__THE TASK__: Copy all lines holding the word "bodies" from the entries.

__LISTING__:
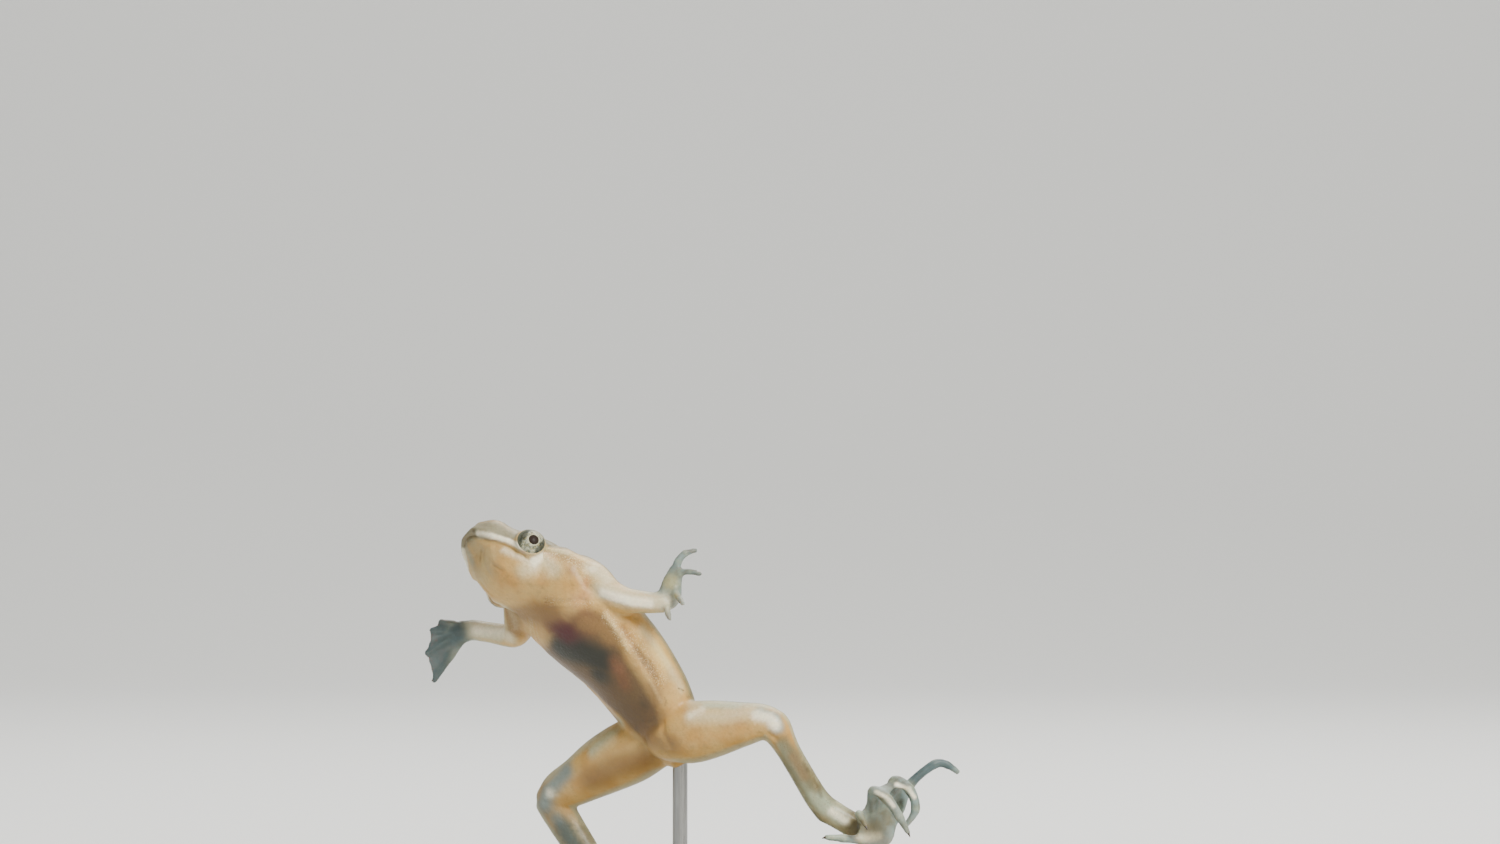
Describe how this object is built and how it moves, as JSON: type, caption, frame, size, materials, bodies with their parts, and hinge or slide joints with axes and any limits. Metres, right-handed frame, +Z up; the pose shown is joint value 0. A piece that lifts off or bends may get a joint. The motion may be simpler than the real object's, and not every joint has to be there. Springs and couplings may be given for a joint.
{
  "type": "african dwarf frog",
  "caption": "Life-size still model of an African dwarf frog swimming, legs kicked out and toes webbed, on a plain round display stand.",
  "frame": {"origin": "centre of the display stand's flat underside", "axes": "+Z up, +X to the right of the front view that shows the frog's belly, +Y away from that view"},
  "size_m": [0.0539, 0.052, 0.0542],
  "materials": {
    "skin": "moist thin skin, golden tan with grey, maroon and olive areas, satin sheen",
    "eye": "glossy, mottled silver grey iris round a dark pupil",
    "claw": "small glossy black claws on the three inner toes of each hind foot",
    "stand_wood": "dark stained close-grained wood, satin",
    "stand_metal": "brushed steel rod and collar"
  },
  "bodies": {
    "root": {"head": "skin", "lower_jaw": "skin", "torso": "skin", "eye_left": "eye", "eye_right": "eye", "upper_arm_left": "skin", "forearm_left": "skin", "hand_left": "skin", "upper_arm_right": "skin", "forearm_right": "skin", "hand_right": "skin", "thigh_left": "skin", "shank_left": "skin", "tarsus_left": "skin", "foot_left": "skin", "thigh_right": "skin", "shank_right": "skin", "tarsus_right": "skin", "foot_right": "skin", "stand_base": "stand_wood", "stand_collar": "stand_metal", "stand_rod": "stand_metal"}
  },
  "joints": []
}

...

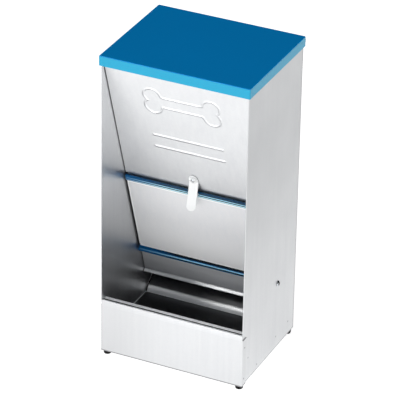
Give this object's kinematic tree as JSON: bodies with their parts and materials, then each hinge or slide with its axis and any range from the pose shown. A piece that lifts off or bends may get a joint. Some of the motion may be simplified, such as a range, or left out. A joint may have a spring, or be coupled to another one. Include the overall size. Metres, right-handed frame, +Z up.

==

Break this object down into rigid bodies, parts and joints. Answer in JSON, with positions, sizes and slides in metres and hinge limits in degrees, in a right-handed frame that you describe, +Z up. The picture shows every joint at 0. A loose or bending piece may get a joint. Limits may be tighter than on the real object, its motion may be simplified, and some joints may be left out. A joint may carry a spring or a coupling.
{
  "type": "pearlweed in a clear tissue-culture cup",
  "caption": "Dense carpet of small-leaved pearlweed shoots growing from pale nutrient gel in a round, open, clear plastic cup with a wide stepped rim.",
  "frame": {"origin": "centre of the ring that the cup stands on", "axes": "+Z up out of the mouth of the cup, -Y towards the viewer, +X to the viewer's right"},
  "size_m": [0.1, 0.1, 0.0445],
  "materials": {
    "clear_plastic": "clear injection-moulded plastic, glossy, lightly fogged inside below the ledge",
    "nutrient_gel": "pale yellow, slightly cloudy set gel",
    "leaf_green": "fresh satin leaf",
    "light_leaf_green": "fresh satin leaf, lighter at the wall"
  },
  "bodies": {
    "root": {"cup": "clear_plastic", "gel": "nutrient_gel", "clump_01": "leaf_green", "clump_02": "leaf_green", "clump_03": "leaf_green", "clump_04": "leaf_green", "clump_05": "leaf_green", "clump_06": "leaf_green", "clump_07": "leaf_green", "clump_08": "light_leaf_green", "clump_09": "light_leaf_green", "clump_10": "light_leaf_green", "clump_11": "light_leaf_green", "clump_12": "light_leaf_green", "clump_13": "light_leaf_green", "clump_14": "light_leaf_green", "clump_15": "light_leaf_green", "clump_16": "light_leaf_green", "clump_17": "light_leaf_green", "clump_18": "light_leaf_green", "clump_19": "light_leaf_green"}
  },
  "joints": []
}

__EXERCISE RESPONSE__:
Describe how this object is built and how it moves, as JSON: type, caption, frame, size, materials, bodies with their parts, and hinge or slide joints with axes and any limits. Metres, right-handed frame, +Z up; the pose shown is joint value 0. A piece that lifts off or bends may get a joint. The motion may be simpler than the real object's, and not every joint has to be there. Springs and couplings may be given for a joint.
  "bodies": {
Give this object's kinematic tree as JSON: bodies with their parts and materials, then each hinge or slide with its axis and any range from the pose shown. A piece that lifts off or bends may get a joint. Some of the motion may be simplified, such as a range, or left out. A joint may have a spring, or be coupled to another one. Include the overall size. Metres, right-handed frame, +Z up.
Break this object down into rigid bodies, parts and joints. Answer in JSON, with positions, sizes and slides in metres and hinge limits in degrees, in a right-handed frame that you describe, +Z up. The picture shows every joint at 0. A loose or bending piece may get a joint. Limits may be tighter than on the real object, its motion may be simplified, and some joints may be left out. A joint may carry a spring or a coupling.
  "bodies": {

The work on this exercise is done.